(169bh) Computational Investigation of Reaction Coordinate Optimality for Ice Nucleation Studies | AIChE

(169bh) Computational Investigation of Reaction Coordinate Optimality for Ice Nucleation Studies

Crystallization plays a crucial role in a myriad of processes spanning from cloud microphysics to the production of pharmaceuticals and semiconductors, underscoring its profound significance in both microscopic and macroscopic processes. As a first-order phase transition, crystallization typically proceeds through the nucleation and growth mechanism. Within this framework, nucleation is the initial step in crystallization. As such, understanding nucleation at a microscopic level, is of intense interest for advancing our ability to understand and engineer all such processes. More often than not, nucleation is the rate-limiting step in crystallization.. This makes nucleation a rare event that occurs over short timescales but only after considerably longer waiting times. Conventional molecular simulation techniques fail to sample the right configurations that successfully trespass large energy barriers characteristic of the nucleation process. As such, advanced sampling techniques are needed for efficient exploration of the nucleation pathway.
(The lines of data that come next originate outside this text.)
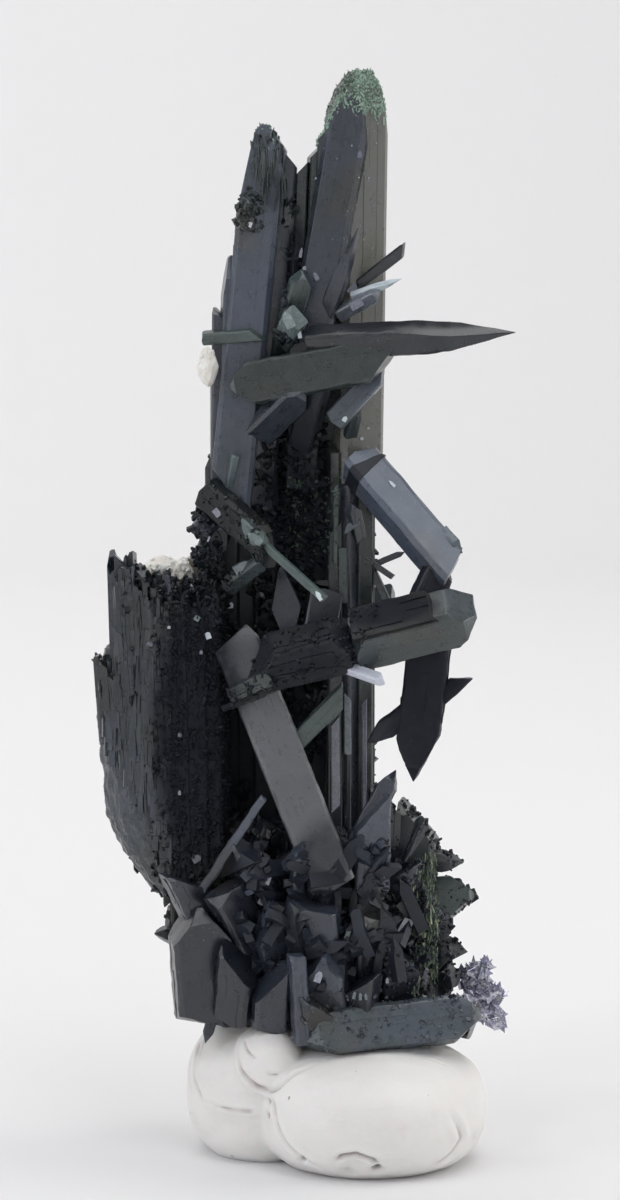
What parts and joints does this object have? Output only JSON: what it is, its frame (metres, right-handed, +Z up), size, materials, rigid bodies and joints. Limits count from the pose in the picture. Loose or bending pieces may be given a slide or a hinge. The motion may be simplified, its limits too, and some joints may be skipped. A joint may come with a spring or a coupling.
{
  "type": "aegirine crystal cluster",
  "caption": "Upright cluster of black-green prismatic crystals with blades across it and a crust of small crystals at its foot, standing in a lump of white putty.",
  "frame": {"origin": "on the putty's flat underside, below the middle of the crystals' foot", "axes": "+Z up along the tall prisms, -Y towards the front that the picture shows, +X to its right"},
  "size_m": [0.0252, 0.0177, 0.0648],
  "materials": {
    "aegirine": "satin",
    "feldspar": "matte",
    "flakes": "gloss",
    "putty": "matte"
  },
  "bodies": {
    "root": {"aegirine_cluster": "aegirine", "feldspar_grain_upper": "feldspar", "feldspar_grain_lower": "feldspar", "silvery_flakes": "flakes", "putty_base": "putty"}
  },
  "joints": []
}
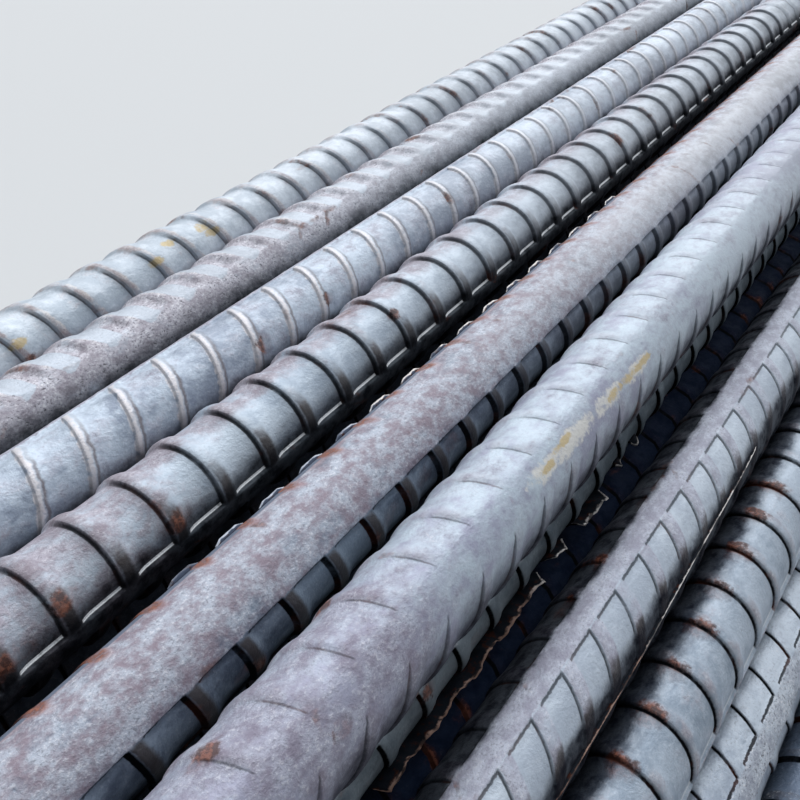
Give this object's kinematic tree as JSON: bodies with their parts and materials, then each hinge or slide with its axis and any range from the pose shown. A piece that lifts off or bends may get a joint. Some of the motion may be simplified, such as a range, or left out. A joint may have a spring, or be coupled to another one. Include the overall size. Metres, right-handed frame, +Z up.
{
  "type": "rebar bundle",
  "caption": "Bundle of ribbed steel reinforcing bars in nested rows, weathered and lightly rusted, held together by wire ties.",
  "frame": {"origin": "middle of the bundle, on the level floor that it lies on", "axes": "+X runs along the bars, +Z is up, and the loose, sloping flank faces -Y"},
  "size_m": [6.028, 0.3308, 0.1366],
  "materials": {
    "bar_steel": "hot-rolled, blue-grey mill scale with thin rust along the ribs",
    "tie_wire": "black annealed wire rod"
  },
  "bodies": {
    "root": {"bar_floor_1": "bar_steel", "bar_floor_2": "bar_steel", "bar_floor_3": "bar_steel", "bar_floor_4": "bar_steel", "bar_floor_5": "bar_steel", "bar_floor_6": "bar_steel", "bar_floor_7": "bar_steel", "bar_floor_8": "bar_steel", "bar_floor_9": "bar_steel", "bar_floor_10": "bar_steel", "bar_second_1": "bar_steel", "bar_second_2": "bar_steel", "bar_second_3": "bar_steel", "bar_second_4": "bar_steel", "bar_second_5": "bar_steel", "bar_second_6": "bar_steel", "bar_second_7": "bar_steel", "bar_second_8": "bar_steel", "bar_second_9": "bar_steel", "bar_third_1": "bar_steel", "bar_third_2": "bar_steel", "bar_third_3": "bar_steel", "bar_third_4": "bar_steel", "bar_third_5": "bar_steel", "bar_third_6": "bar_steel", "bar_third_7": "bar_steel", "bar_third_8": "bar_steel", "bar_fourth_1": "bar_steel", "bar_fourth_2": "bar_steel", "bar_fourth_3": "bar_steel", "bar_fourth_4": "bar_steel", "bar_fourth_5": "bar_steel", "bar_fourth_6": "bar_steel", "bar_fourth_7": "bar_steel", "bar_top_1": "bar_steel", "bar_top_2": "bar_steel", "bar_top_3": "bar_steel", "bar_top_4": "bar_steel", "bar_top_5": "bar_steel", "bar_top_6": "bar_steel", "tie_wire_1": "tie_wire", "tie_wire_2": "tie_wire", "tie_wire_3": "tie_wire", "tie_wire_4": "tie_wire"}
  },
  "joints": []
}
One necessary ingredient of such techniques is the availability of suitable collective variables (CVs)- also known as order parameters- that accurately describe the progress of nucleation.

In this work, we use molecular dynamics simulations with forward flux sampling (FFS), and machine learning to assess conventional CVs for homogeneous and heterogeneous ice nucleation. By analyzing a collection of configurations with diverse committer probability values, we screen tens of thousands of distinct CVs that construct crystalline nuclei using different criteria that employ five cut-offs and/or decision points. In addition to standard cut-offs used for constructing bond order parameters (BOPs), we assess the efficacy of two other strategies, namely chain exclusion and the inclusion or exclusion of the first hydration shell around a crystalline nucleus. We find these techniques to not culminate in more potent CVs, although their efficacy or lack thereof depends on the key cut-offs used for constructing BOPs.